3 medical billing practices that can lead to fraud charges

On Behalf of | Nov 27, 2023 | Fraud

Providing patient care is the service that medical professionals offer. Frequently, they do not receive payment for those services directly from patients. Instead, they bill insurance companies. Sometimes, the party paying insurance claims are state insurance programs.

Both Medicaid and Medicare offer taxpayer-funded support to those in need of medical care. Medicare provides coverage for those past retirement age, while Medicaid offers need-based coverage to those with below-average income. Particularly when a facility or medical practice accepts government insurance, it is crucial to avoid mistakes and violations of the contract with the insurance provider during the billing process. The three actions below could all potentially lead to the criminal prosecution of billing specialists and others affiliated with a medical business.


Upcoding is the technical term for billing for a service more expensive than the one actually provided. Sometimes, there are similar treatment options that require the same amount of time and the same equipment but have vastly different reimbursement rates. Although it may seem harmless to enter the billing code for the more expensive procedure, it can cost insurance providers thousands. Upcoding could trigger criminal charges if the practice eventually comes to light.

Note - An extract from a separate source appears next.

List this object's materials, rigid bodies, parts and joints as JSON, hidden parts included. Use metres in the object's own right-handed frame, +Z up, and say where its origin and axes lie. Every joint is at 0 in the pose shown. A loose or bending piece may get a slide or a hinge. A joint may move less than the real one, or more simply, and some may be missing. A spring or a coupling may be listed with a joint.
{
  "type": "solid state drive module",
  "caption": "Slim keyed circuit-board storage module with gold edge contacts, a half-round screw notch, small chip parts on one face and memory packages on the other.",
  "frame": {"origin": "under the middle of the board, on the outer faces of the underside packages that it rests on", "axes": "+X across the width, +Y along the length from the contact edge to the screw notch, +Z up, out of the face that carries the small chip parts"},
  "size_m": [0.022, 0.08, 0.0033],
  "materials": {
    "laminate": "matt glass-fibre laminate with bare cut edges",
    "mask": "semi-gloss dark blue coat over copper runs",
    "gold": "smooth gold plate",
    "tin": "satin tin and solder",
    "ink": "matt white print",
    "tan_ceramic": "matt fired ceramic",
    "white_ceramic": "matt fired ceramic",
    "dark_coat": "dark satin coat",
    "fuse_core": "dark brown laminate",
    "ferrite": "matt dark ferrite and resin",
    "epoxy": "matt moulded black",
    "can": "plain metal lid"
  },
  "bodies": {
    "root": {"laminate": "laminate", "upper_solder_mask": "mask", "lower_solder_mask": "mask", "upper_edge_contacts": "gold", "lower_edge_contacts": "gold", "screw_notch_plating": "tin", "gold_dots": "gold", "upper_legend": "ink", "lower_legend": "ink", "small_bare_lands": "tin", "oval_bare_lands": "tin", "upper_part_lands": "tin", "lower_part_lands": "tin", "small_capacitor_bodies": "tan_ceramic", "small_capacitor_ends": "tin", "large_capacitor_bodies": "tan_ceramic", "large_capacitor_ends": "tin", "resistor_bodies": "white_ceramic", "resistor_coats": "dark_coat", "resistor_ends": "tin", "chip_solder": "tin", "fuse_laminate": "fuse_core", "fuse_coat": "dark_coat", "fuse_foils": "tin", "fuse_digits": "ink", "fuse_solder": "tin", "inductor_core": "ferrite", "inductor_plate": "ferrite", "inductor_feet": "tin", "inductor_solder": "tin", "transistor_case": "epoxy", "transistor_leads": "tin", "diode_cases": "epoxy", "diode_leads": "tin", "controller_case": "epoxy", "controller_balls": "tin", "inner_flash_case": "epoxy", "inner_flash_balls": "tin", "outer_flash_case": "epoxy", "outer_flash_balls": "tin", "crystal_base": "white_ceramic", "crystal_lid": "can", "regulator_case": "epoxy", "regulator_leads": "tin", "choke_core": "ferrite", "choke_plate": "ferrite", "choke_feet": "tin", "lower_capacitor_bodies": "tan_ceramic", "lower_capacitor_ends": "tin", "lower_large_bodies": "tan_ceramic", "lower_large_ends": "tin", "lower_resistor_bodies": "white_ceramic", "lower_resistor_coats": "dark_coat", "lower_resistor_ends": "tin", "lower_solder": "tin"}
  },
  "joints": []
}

It is common for insurance providers, including Medicaid and Medicare, to negotiate discounted rates for certain services typically provided together. Unbundling occurs when someone separates each aspect of a medical service and bills for them separately to charge the maximum amount of money possible. Unbundling is both in violation of the contract between the insurance provider and the medical facility and a form of fraud. Charging more than an insurance provider agreed to pay for certain services can lead to complications when renewing the provider’s contract with the insurance company in the future and possibly prosecution.

Charging for canceled or non-existent appointments

Some medical practices assess a cancellation fee when patients do not show up for their appointments or cancel with minimal advance notice. They do this to deter people from scheduling an appointment and then wasting the time of the professional who expects to see them. Although it is legal to hold patients accountable for visits they did not attend, it is illegal to bill insurance providers for an appointment that did not occur. Both canceled appointments and fabricated appointments that someone did not schedule could lead to billing fraud allegations against an individual or multiple employees working at a medical practice.

Workers who never directly profit from these practices could still end up implicated in a fraud scheme and facing prosecution. Learning more about how seemingly minor billing adjustments can break the law may help people avoid mistakes that put them at risk of prosecution. With that said, if an innocent party is accused of wrongdoing, there is no shame – and a lot of wisdom – in seeking legal guidance as quickly as possible.